Jim Long, President-CEO, Genesus Inc.
Lean Hog futures continued to be the pox on our house, creating fear and financial calamity in the swine sector. April Lean Hogs were 66.42¢ on March 24, on Friday, April 3, they closed at 40.22¢. A $50 per head drop in 10 days.
We aren’t lean hog future historians but we would guess this is the largest drop in lean hog future history. The National Daily Base Carcass slaughter 53-54% has decreased from 65.62¢ to 59.59¢ (March 26 – April 2).
Part of the fear of driving the market lower is the thought pork (meat) consumption will decrease due to Coronavirus and slaughter plants will be closed or slowed down. We thought it would be a good idea to look at what’s happening in Europe (Spain) re Coronavirus, slaughter plants and pork prices.
Spain – 3rd largest hog producing country in the world.
Coronavirus deaths in Spain as of Saturday – 251 per 1 million people, in the USA deaths were 22 per 1 million people.
This is a report at the end of last week from Mercolleida, a coalition of Spanish producers, packers, and processors (translated from Spanish).
- Packing plants are working well, there are some little problems with personnel.
- So far pork prices have not plummeted.
- Internal demand for pork is down but export demand is stronger.
- One of the safest places in this country seems to be inside a slaughterhouse, whose strict biosecurity measures have now been joined by those specific to Coronavirus.
- Spanish integrators are not nervous about the market situation, because it appears no one cancels trucks and they have constant demand.
Price of Pigs in Spain
- The historic high was March 5 at 1.54 Euro/Kg. (75.6₵ lb. U.S. liveweight).
- Last week on Thursday, April 2 was 1.48 Eur/Kg. (72.65₵ lb. U.S. liveweight).
Not much of a drop. No doubt so far Spain has significantly more problems with Coronavirus than the U.S., with a death rate 10 times U.S. per 1 million people.
So far plants remain open, with good demand for export and with internal pork price stable.
We hope the U.S. can stabilize prices. We expect U.S. consumers will continue eating pork and exports will stay strong.
One other thing Spain doesn’t have lean hog futures to destabilize their market. As my late friend Doug Maus called Chicago “Las Vegas with no rules”. We can only imagine the devastating margin calls the last ten days on many. It’s one thing to lose value in the stock market, but at least you don’t have to cover the decrease with cash immediately.

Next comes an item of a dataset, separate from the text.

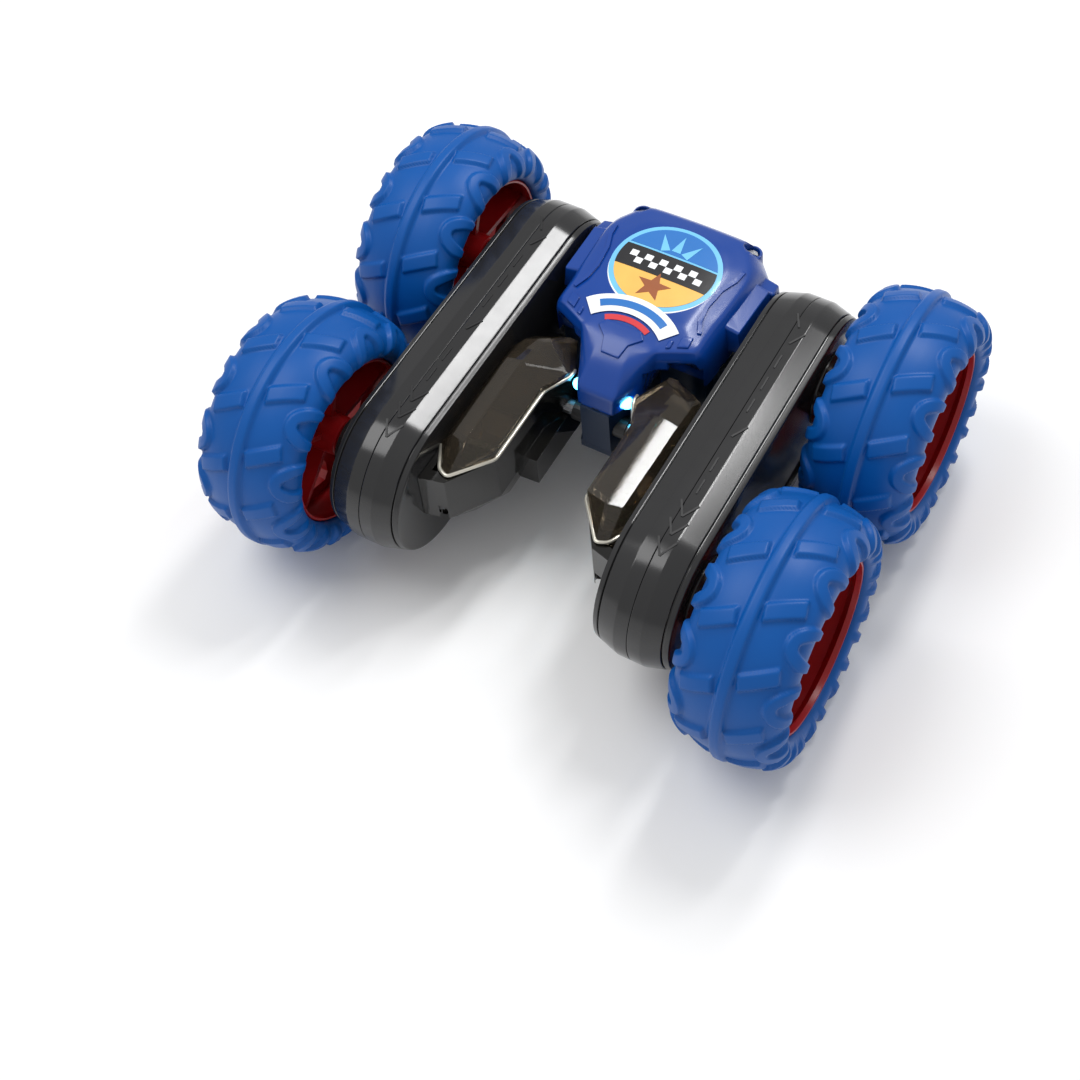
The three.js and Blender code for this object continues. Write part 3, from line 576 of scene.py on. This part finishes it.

The lean hog future value collapse we expect was driven by sharpies on Wall Street running computer models and the reality of margin calls eliminating contract holders.
If futures are a true reflection of the market coming i.e. August 54₵ there’s no way May next year will be 64₵. The liquidation of the sow herd by the spring of next year would be unprecedented.
Last Quarter (Dec 1 to Mar 1) showed a 96,000 sow head decline. The latest sow kill week was 66,500 – last year averaged 57,500 per week. We expect the scenario we are in now will see from March 1 to June 1, a decline of 150,000 – 250, 000 sows.
Someone asked us last week how is the market going to sort? Our reply was, its happening; the sow herd liquidation that is happening will fix any packer capacity issues real soon if we are half-ass correct.
A 6-month decline of 250,000 – 350,000 sows cuts annual production capacity by 5-7 million hogs. Do you think any new financing for sow barns from bankers is going to happen in the next 6 months?
- Sow herd liquidation that began in December will continue but at a faster pace.
- We expect consumer pork demand to stabilize and exports continue at record area levels.
- Packing plants and all food processing will be challenged by Coronavirus, but whether it’s Walmart distribution centers, pork, chicken, beef, plants, milk or any food processing, society cannot afford the collapse of the food chain due to Coronavirus positives.
- China made sure during coronavirus food kept coming, we expect the U.S. will too. There is little choice.